Iceland is a participant in the Global Biodiversity Information Facility (GBIF), which is an international network and research infrastructure. The objective of GBIF is to make primary biodiversity data and information from different participating entities available through a single open-access portal and facilitate the interlinking of highly varied types of data on natural conditions around the globe. A representative of the Icelandic Ministry of the Environment, Energy and Climate sits on the GBIF Governing Board. A representative of the IINH acts as node manager for Iceland and participates in the Node Managers Committee. The IINH has worked for several years on linking its biology database collections to the GBIF server.

GBIF website

CITES is an international agreement concerning the regulation and control of international trade in endangered plant and animal species and derived products. The objective of CITES is to prevent international trade in endangered plant and animal species from depleting the populations of these species. CITES establishes a framework of rules concerning trade in endangered species and derived products, to which parties to CITES are required to adhere.  The IINH is designated as a Scientific Authority under CITES. This advisory role extends to plant and animal species other than marine species.

CITES website

The role of the Icelandic National Commission for UNESCO is to implement the UNESCO World Heritage Convention on Iceland’s behalf. The Icelandic Minister of Education, Science, and Culture is responsible for compliance with the World Heritage Convention and appoints commission members. The Icelandic National Commission has worked on the nomination of several properties for inscription on the World Heritage List. The IINH has had a representative on this commission and has additionally obtained various types of data on natural conditions in the areas nominated.

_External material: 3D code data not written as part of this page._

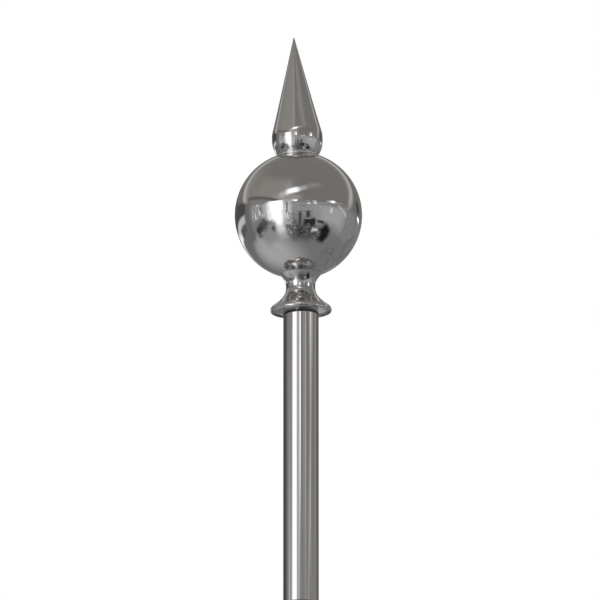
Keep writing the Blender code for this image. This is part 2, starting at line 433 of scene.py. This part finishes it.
def polished_steel(name, place, grain, waves, wave_depth, seam=NO_RING, ring=NO_RING):
    """Polished stainless steel, its marks laid out about the piece's own axis.

    waves are how many waves of wave_depth the surface has to a metre along X, Y and Z.
    """
    material = bpy.data.materials.new(name)
    material.use_nodes = True
    tree = material.node_tree
    shader = tree.nodes["Principled BSDF"]
    shader.inputs["Metallic"].default_value = 1.0
    start = Wire(tree)
    at = start.node("ShaderNodeTexCoord", output="Object")
    own = start.node("ShaderNodeMapping", {"vector_type": "TEXTURE"}, {
        "Vector": at,
        "Location": place.to_translation(),
        "Rotation": place.to_euler(),
    })
    lined = start.node("ShaderNodeMapping", inputs={"Vector": own, "Scale": grain})
    lines = start.node("ShaderNodeTexNoise", inputs={"Vector": lined, "Scale": 1.0, "Detail": 3.0})
    waved = start.node("ShaderNodeMapping", inputs={"Vector": own, "Scale": waves})
    wave = start.node("ShaderNodeTexNoise", inputs={"Vector": waved, "Scale": 1.0, "Detail": 1.0})
    smears = start.node("ShaderNodeTexNoise", inputs={
        "Vector": own, "Scale": SMEAR_SCALE, "Detail": 4.0, "Distortion": 0.6})
    pits = start.node("ShaderNodeTexVoronoi", inputs={"Vector": own, "Scale": PIT_SCALE})

    from_centre = start.node("ShaderNodeVectorMath", {"operation": "DISTANCE"}, {
        0: at, 1: BALL_PLACE.to_translation()}, output="Value")
    from_ball = abs(from_centre - BALL_RADIUS)
    # The ring at the spike's foot is rougher ground steel, and its paler colour is a painted highlight line
    ground_and_highlight = from_ball.fade(*ring)
    smear = 1.0 - smears.fade(*SMEAR_LEVELS)
    pit = pits.fade(*PIT_LEVELS)
    worn_seam = from_ball.fade(*seam)
    wear = smear * SMEAR_WEAR + (lines - 0.5) * LINE_WEAR + pit * PIT_WEAR + worn_seam * SEAM_WEAR
    colour = start.node("ShaderNodeMix", {"data_type": "RGBA"}, {
        "Factor": wear, "A": (*STEEL, 1.0), "B": (*STEEL_WORN, 1.0)}, output="Result")
    # Paler steel in the ring by the ball: a painted highlight
    colour = start.node("ShaderNodeMix", {"data_type": "RGBA"}, {
        "Factor": ground_and_highlight, "A": colour, "B": (*STEEL_GROUND_HIGHLIGHT, 1.0)}, output="Result")
    roughness = GLOSS + wear * (WORN_ROUGHNESS - GLOSS)
    roughness = roughness + ground_and_highlight * (GROUND_ROUGHNESS - roughness)
    bumped = start.node("ShaderNodeBump", inputs={"Height": wave, "Distance": wave_depth})
    bumped = start.node("ShaderNodeBump", inputs={
        "Height": lines, "Distance": LINE_DEPTH, "Normal": bumped})
    tree.links.new(colour.socket, shader.inputs["Base Color"])
    tree.links.new(roughness.socket, shader.inputs["Roughness"])
    tree.links.new(bumped.socket, shader.inputs["Normal"])
    return material


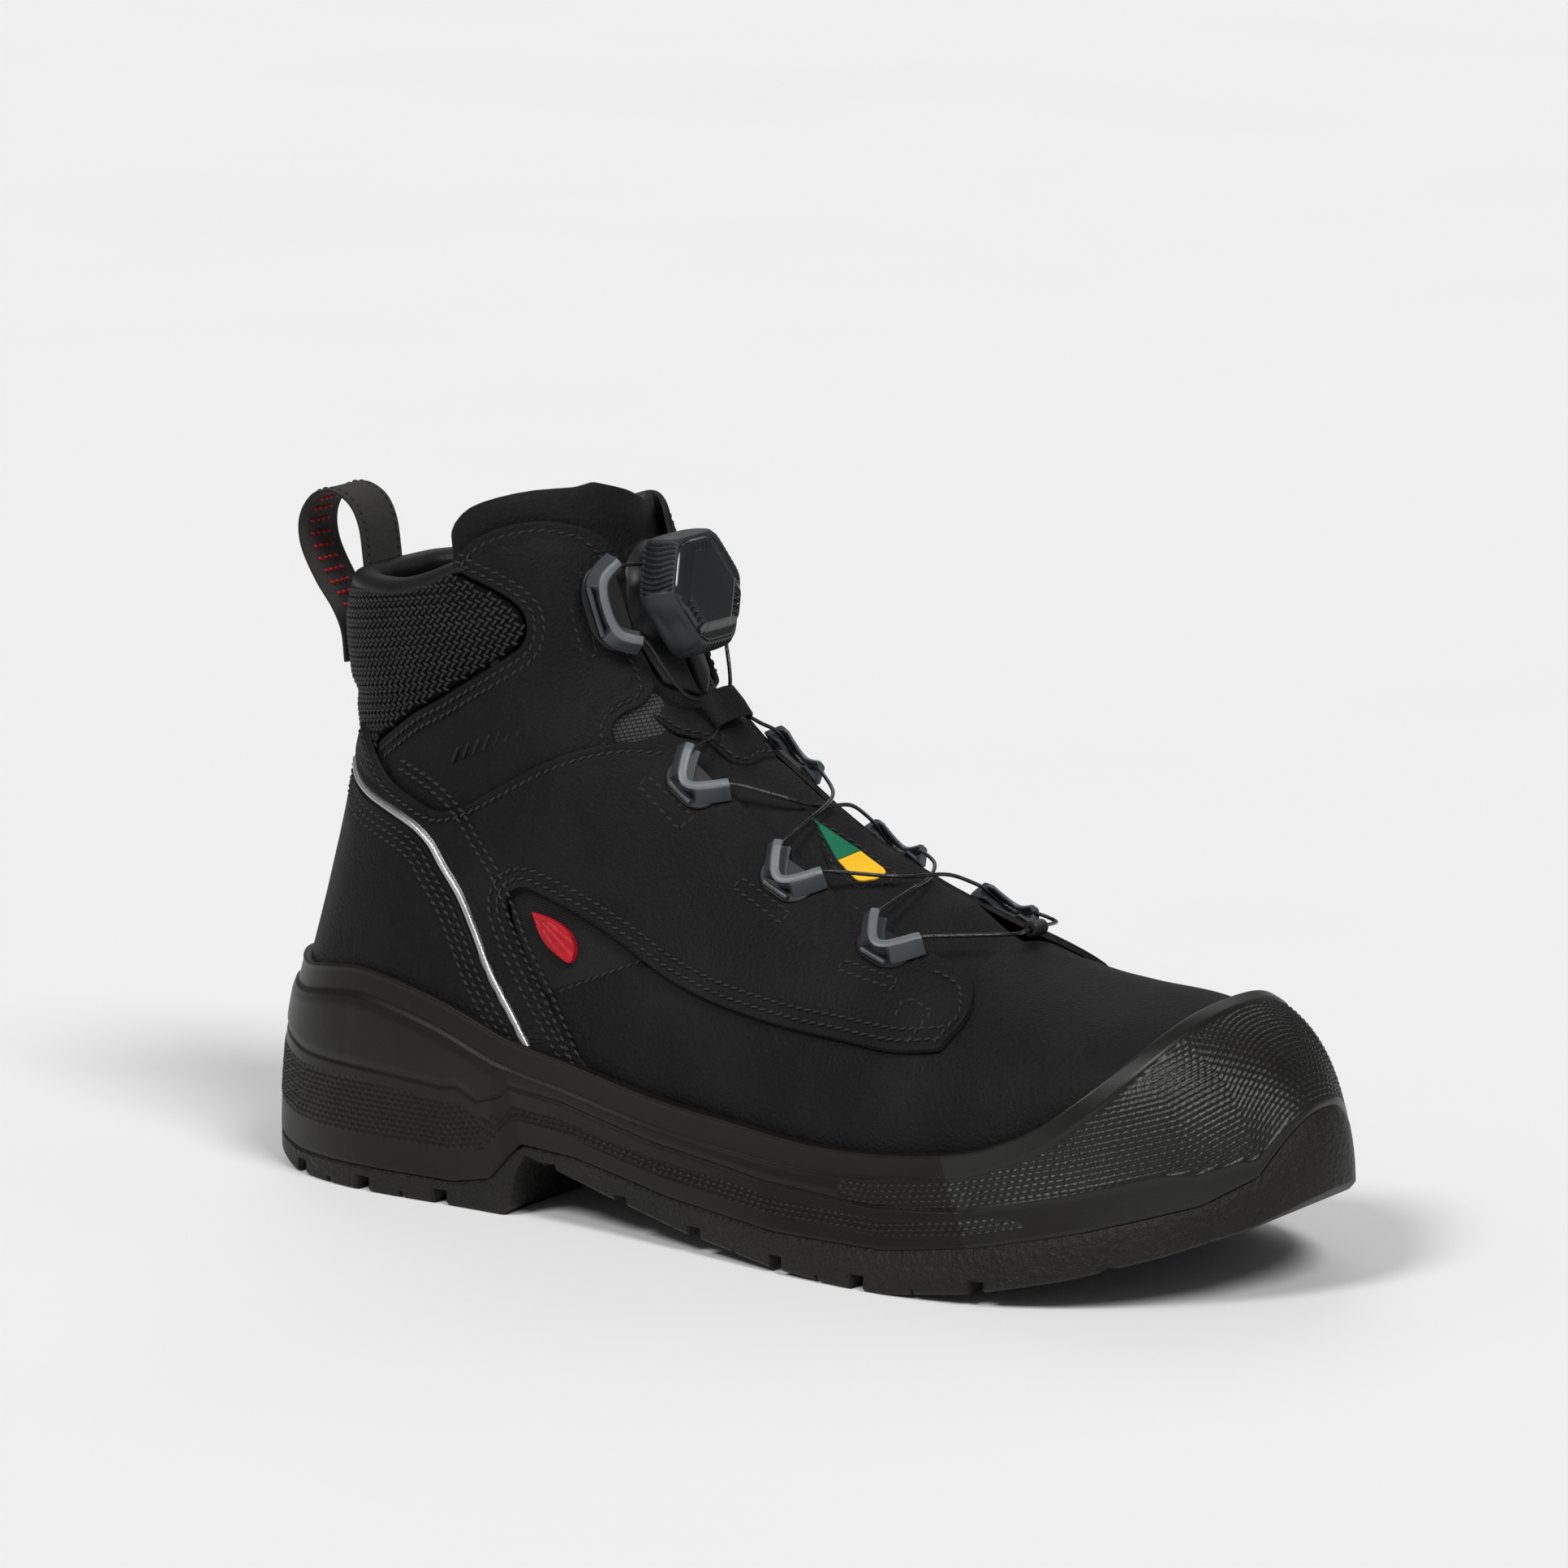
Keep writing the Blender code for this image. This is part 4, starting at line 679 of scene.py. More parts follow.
# ---------------------------------------------------------------- stitches
def capsules(centre, ahead, up, long, thick, around=7):
    """Small rounded bars, one per centre, lying along ahead with up as their top."""
    # Each ring: place along the bar, width, and height of its centre, the ends dipping.
    rings = np.array(((-1.0, .25, -.55), (-.8, .75, -.1), (-.35, 1.0, .25), (.35, 1.0, .25),
                      (.8, .75, -.1), (1.0, .25, -.55)))
    angles = full_turn(around)
    side = np.cross(up, ahead)
    lengthwise = rings[:, None, 0] * long / 2 + 0 * angles
    crosswise = rings[:, None, 1] * thick * np.cos(angles)
    height = rings[:, None, 1] * thick * np.sin(angles) * .9 + rings[:, None, 2] * thick
    bodies = (centre[:, None, None] + ahead[:, None, None] * lengthwise[..., None]
              + side[:, None, None] * crosswise[..., None] + up[:, None, None] * height[..., None])
    n, m = len(rings), around
    sides = grid_faces(n, m, True)
    fans = [np.array([[r * m, r * m + j + 1, r * m + j + 2] for j in range(m - 2)]) for r in (0, n - 1)]
    shift = np.arange(len(centre))[:, None, None] * n * m
    faces = []
    for part in (sides, fans[0][:, ::-1], fans[1]):
        faces += (part[None] + shift).reshape(-1, part.shape[1]).tolist()
    return bodies.reshape(-1, 3), faces


def stitch_marks(lines, pitch=2.5, long=2.1, thick=.36, slant=.30):
    """Rows of stitches as one part; each line is (points, outward directions)."""
    found = []
    for points, ups in lines:
        points, ups = np.asarray(points, float), unit(ups)
        run = run_of(points)
        count = max(1, int(run[-1] / pitch))
        at = (np.arange(count) + .5) * run[-1] / count
        centre, up = sample(points, run, at), unit(sample(ups, run, at))
        ahead = sample(points, run, at + .4) - sample(points, run, at - .4)
        ahead = unit(ahead - up * (ahead * up).sum(1)[:, None])
        side = np.cross(up, ahead)
        found.append((centre, ahead * math.cos(slant) + side * math.sin(slant), up))
    centre, ahead, up = (np.concatenate(rows) for rows in zip(*found))
    return capsules(centre, ahead, up, long, thick)


def located(points, side):
    """Side-view points to (t, q), on the lateral side for side -1 and the medial for 1."""
    return np.array([locate(x, z) for x, z in points]) * (1, side)


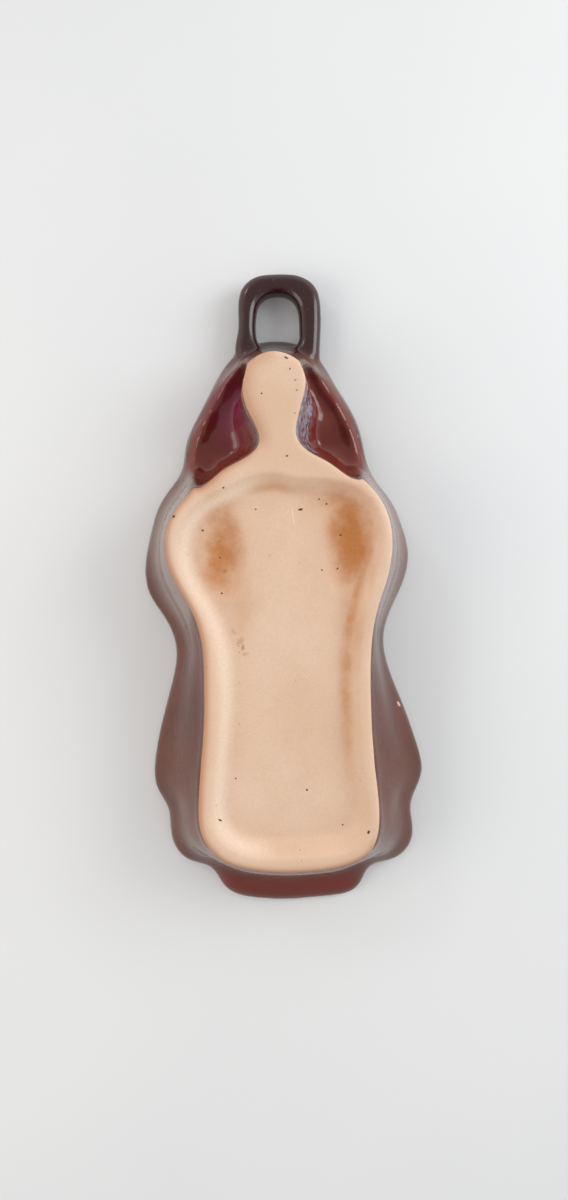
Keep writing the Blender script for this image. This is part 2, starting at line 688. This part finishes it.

World Heritage Convention website

The IINH is a member of ProGeo, which is an international geoconservation organisation.  The primary objective of ProGeo is to promote conservation of geoheritage and educate policy makers and the general public on the importance of protecting geological sites. The Global Geoparks Network (GGN) is an international geoparks organisation. Its role includes enhancing understanding and appreciation of the importance of geological heritage.

ProGeo website

The International Union of Geological Sciences (IUGS) was founded in 1961. It is among the world’s largest non-governmental geoscience organisations. The IINH is a member of IUGS on Iceland’s behalf. The objectives of IUGS include encouraging and advancing geological research, particularly projects of international significance, and promoting international and interdisciplinary cooperation in the earth sciences.

IUGS website

The IINH participates in the Global Observation Research Initiative in Alpine Environments (GLORIA) programme, which aims to assess the current and future impact of climate change on vegetation worldwide.  Alpine vegetation is believed to be the most sensitive to climate warming and thus the first to be impacted. The project objective is to establish long-term monitoring of alpine observation plots in order to measure the effects of global climate change.

GLORIA website

Nordic Lichen Flora is written by experts from all Nordic countries, including Iceland. Six volumes have been published to date of this traditional flora, which contains identification keys and more detailed descriptions of individual lichen species, species names in all Nordic languages, and distribution maps. The IINH participates in the writing of this flora on Iceland’s behalf.